Wild Hearts’ other major distinguishing factor is the design of its Kemono. Omega Force’s stated goal for its creatures is they be a combination of animals and nature. The Kemono that have been shared, as well as the few I fought, had clear familiar animal roots, but are covered in things like tree roots and moss. “When we set out to design a hunting game, we wanted to have this kind of an impact on the field of play where the monster would erode the nature around them to create their shape and really break up the battlefield,” Hirata and Edagawa said. The Kemono look as though they could curl up in the forest and be confused for a giant overgrown rock, which makes them all the more intimidating when you wake them up and they start running in your direction.

During my combat with the Kemono I used a standard kitana and also unlocked an umbrella weapon that, when used correctly, allowed me to stay up in the air for short periods of time to float and dodge various attacks. There are six other weapons available in the game that will each have their own combo systems and finishing move animations.

When you defeat a Kemono, before the battle truly ends, you have the chance to deliver one final blow with a fancy animation.
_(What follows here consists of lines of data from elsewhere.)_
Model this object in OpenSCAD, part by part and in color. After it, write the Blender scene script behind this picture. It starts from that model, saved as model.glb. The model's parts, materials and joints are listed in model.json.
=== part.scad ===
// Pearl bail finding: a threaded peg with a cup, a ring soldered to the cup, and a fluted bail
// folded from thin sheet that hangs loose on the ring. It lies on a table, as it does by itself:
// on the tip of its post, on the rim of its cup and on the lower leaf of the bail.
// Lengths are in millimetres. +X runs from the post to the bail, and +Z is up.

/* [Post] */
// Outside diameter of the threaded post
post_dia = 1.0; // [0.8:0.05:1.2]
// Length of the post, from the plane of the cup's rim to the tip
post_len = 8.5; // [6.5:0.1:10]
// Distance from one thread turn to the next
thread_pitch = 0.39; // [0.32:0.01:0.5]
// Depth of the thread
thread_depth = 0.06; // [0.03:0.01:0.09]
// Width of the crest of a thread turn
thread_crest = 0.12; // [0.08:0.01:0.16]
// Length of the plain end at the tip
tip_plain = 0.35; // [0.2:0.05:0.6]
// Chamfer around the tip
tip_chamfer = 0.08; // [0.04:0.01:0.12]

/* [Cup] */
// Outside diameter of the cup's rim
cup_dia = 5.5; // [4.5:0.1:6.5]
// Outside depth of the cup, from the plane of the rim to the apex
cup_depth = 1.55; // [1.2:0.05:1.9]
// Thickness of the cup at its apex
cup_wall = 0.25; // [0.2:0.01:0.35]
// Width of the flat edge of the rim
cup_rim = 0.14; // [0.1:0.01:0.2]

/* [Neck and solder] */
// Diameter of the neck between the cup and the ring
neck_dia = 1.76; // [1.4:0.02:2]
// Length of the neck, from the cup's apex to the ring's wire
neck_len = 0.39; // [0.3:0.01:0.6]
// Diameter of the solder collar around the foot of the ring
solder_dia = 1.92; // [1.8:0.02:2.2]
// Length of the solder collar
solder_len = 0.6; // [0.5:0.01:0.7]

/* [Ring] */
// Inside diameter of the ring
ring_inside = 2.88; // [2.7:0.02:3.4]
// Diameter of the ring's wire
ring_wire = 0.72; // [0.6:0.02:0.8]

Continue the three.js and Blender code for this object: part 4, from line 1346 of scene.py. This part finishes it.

Doing this ends the battle and also instantly rewards you with all the spoils of victory. There is no need to stand over the corpse and manually collect your winnings. Hirata and Edagawa see this is a distinguishing factor of Wild Hearts, saying, “We wanted to distinguish ourselves from other hunting games, and so one of the ways we did that is if you’re putting your life on the line as a player trying to defeat this monster, we wanted the objects to automatically come to you at the end of the game.”

Some other smaller details we learned from our time with the game, and speaking with Hirata and Edagawa, is that Wild Hearts will feature an English dub (our demo was in Japanese), cooperative players will be able to drop into the middle of fights, and the main story campaign will take about 30 hours to complete, but there will be plenty of side quests to tackle, as well as post-game content that will extend the gameplay. Omega Force is also promising full cross-play support and teased some light farming mechanics.

Wild Hearts will feel familiar to fans of hunting games like Monster Hunter, but I walked away impressed with how big a swing this game is from Omega Force and EA. It doesn’t look or particularly play like any game the developer or publisher typically releases (outside of Toukiden), and I am excited to experiment more with the Karakuri system. It’s the mechanic that will help Wild Hearts stand out from the crowd and I enjoyed the process of scrambling up a stack of boxes I built, leaping off the top, and bringing down a powerful blow on a rampaging Kemono. I imagine I will be doing it a lot more with different Karakuri devices on February 17 of next year.